Viel Arbeit kommt auf die Verwaltung bei der Prüfung der Listen zu. Jede einzelne Unterschrift muss geprüft werden. Von Lesbarkeit bis Richtigkeit der Wohndaten. Wieviel Leute dafür nötig sind und wie hoch die Kosten für das demokratische Instrument sind, ist unbekannt. Ebenso die Zeit zur Auswertung. "Das kann von sportlichen vier bis 14 Tagen dauern", sagt Bürgermeister Bernd Romanski.

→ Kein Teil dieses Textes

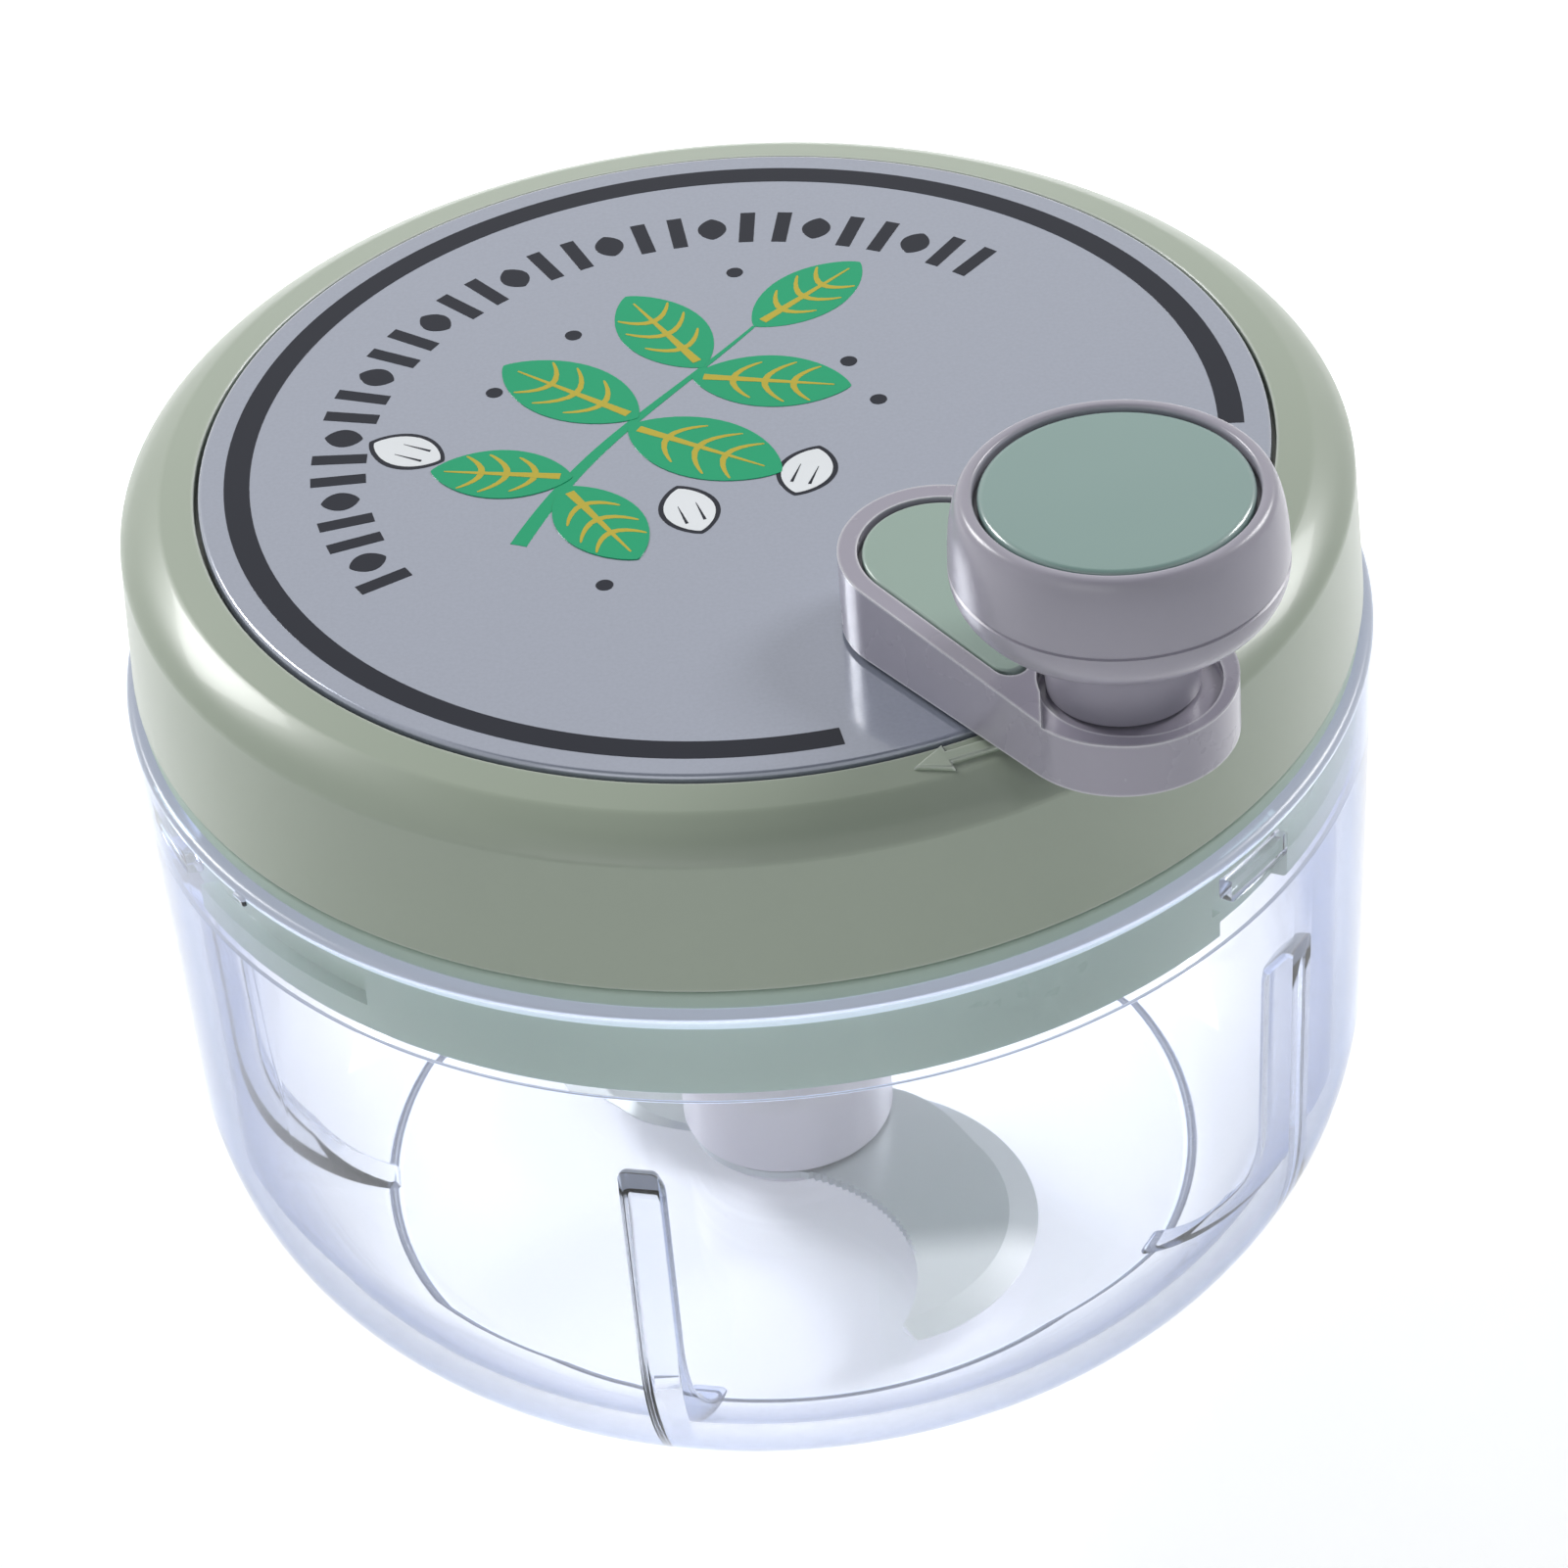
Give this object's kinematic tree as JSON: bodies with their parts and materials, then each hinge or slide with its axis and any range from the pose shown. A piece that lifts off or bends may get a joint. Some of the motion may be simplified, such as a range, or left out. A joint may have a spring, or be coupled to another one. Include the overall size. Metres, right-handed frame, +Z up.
{
  "type": "hand cranked garlic chopper",
  "caption": "Round food chopper: clear bowl, green geared lid with a crank and knob on top, and a blade unit on a central hub that the crank turns.",
  "frame": {"origin": "centre of the flat face under the bowl's foot, on the bowl's axis", "axes": "+Z up along the bowl's axis; -Y towards the front, with the crank at its rest place at +X -Y"},
  "size_m": [0.1234, 0.1269, 0.119],
  "materials": {
    "clear_bowl": "clear, polished",
    "green_shell": "glossy sage green",
    "green_skirt": "glossy sage green",
    "green_seal": "soft, matt, pale green",
    "grey_plate": "glossy grey with a printed pattern",
    "lilac_plastic": "satin lilac grey",
    "green_inlay": "glossy green",
    "white_plastic": "satin white",
    "steel": "bright",
    "nylon": "matt"
  },
  "bodies": {
    "bowl": {"bowl": "clear_bowl", "centre_pin": "steel"},
    "seal": {"seal_ring": "green_seal"},
    "lid": {"lid_shell": "green_shell", "top_plate": "grey_plate", "inner_cover": "green_skirt", "cover_screw_1": "steel", "cover_screw_2": "steel", "cover_screw_3": "steel", "crank_bush": "nylon", "idler_axle": "steel", "drive_bush": "nylon", "shaft_seal": "green_seal"},
    "crank": {"crank_spindle": "nylon", "crank_gear": "white_plastic", "crank_washer": "steel", "crank_screw": "steel", "crank_arm": "lilac_plastic", "arm_inlay": "green_inlay", "arm_screw": "steel", "knob_pin": "steel", "knob_washer": "steel", "knob_screw": "steel"},
    "knob": {"knob_body": "lilac_plastic", "knob_cap": "green_inlay"},
    "idler": {"idler_gear": "white_plastic"},
    "drive": {"drive_shaft": "steel", "drive_pinion": "white_plastic"},
    "blade": {"blade_hub": "white_plastic", "blade": "steel", "blade_cap": "white_plastic"}
  },
  "joints": [
    {"name": "lid_lift", "type": "slide", "parent": "bowl", "child": "seal", "axis": [0, 0, 1], "range_m": [0, 0.06]},
    {"name": "lid_turn", "type": "hinge", "parent": "seal", "child": "lid", "pos_m": [0, 0, 0.0738], "axis": [0, 0, -1], "range_deg": [0, 25]},
    {"name": "crank_turn", "type": "hinge", "parent": "lid", "child": "crank", "pos_m": [0.01846, -0.03148, 0.0926], "axis": [0, 0, 1], "continuous": true},
    {"name": "knob_spin", "type": "hinge", "parent": "crank", "child": "knob", "pos_m": [0.03327, -0.05004, 0.0978], "axis": [0, 0, 1], "continuous": true},
    {"name": "idler_turn", "type": "hinge", "parent": "lid", "child": "idler", "pos_m": [-0.00305, -0.02483, 0.067], "axis": [0, 0, 1], "continuous": true},
    {"name": "drive_turn", "type": "hinge", "parent": "lid", "child": "drive", "pos_m": [0, 0, 0.0462], "axis": [0, 0, 1], "continuous": true},
    {"name": "blade_drop", "type": "slide", "parent": "drive", "child": "blade", "axis": [0, 0, -1], "range_m": [0, 0.06]}
  ],
  "couplings": [
    {"joint": "idler_turn", "follows": "crank_turn", "ratio": -2},
    {"joint": "drive_turn", "follows": "crank_turn", "ratio": 3.5556},
    {"joint": "blade_drop", "follows": "lid_lift", "ratio": 1}
  ]
}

Erfüllt das Bürgerbegehren die Voraussetzungen, ist die Politik am Zug. In einer Sondersitzung des Rates muss bis Mitte Februar dessen Zulässigkeit formal beschlossen werden. Die Politik kann sagen, wir folgen dem Begehren. Tut der Rat das nicht, steht der Bürgerentscheid an, der aber fristgemäß bis zum 28. Februar erfolgen muss. Das aber ist nicht zu schaffen, sagt die Verwaltung. "Eine unglückliche Situation. Der Termin ist organisatorisch und von Ladefristen und der nötigen Satzung für den Bürgerentscheid nicht einzuhalten. Die Frist ist nicht verlängerbar, ein Entscheid müsste bis 28. Februar erfolgen", sagt Dezernent Jürgen Palberg. Diese mit dem Kreis Wesel abgestimmte Terminangabe bestätigte er den Fraktionen gestern. Ein Bürgerentscheid müsste aufwändig organisiert werden. Die Hamminkelner müssten noch vor dem 28. Februar abstimmen. Zu dieser ausweglosen Lage darf es aus Sicht der Verwaltung nicht kommen. Geplant ist, nach der Auszählung die Fraktionsvorsitzenden zusammenzurufen, um den Fortgang zu besprechen. Dies soll noch im Januar der Fall sein. Dabei soll es um eine Kompromisslösung unterhalb der Maximalforderung von Pro Mittelstand gehen, aber mit Verringerung der Ratsgröße. Diese würde zur Wahlperiode 2020 wirksam.

Dieter Genterzewsky (CDU)verweist auf den Standpunkt gegen die Verkleinerung. Die CDU behalte ihre Linie. Das Kompromissangebot von Münnich sehe man skeptisch - es gebe zurzeit keinen Grund, den Wendehals zu machen. Wenn die Schärfe herauskomme, schließe man eine gemeinsame Lösung nicht aus. Vorbehaltlich der Haltung der Fraktion. Bei den Grünen ist es ebenso. Sprecher Johannes Flaswinkel sagt, ihm sei von Verhandlungsbereitschaft nichts bekannt. Ihre Sichtweise will die CDU heute mit Vereinsvertretern aus den sieben Orten diskutieren.

Übrigens gibt es "ein Problem", wie Palberg es ausdrückt, mit dem Ratsbeschluss vom 20. Dezember. Ein Bürger hatte die Sitzung zwischendurch verlassen, war kurz darauf zurückgekehrt und hatte vor verschlossener Tür gestanden. Palberg bestätigt, dass grundsätzlich das Gebot der Öffentlichkeit gilt (für besonders sensible Themen gibt es den nichtöffentlichen Teil) und besagter "Ausschluss" formell Folgen haben könnte. Offiziell geltend gemacht hat der Bürger dies nicht. Selbst wenn der Beschluss, alles beim Alten zu belassen, für nichtig erklärt werden sollte, würde sich inhaltlich nichts ändern. Denn dann bliebe es beim geltenden Recht, also 38 Mandaten.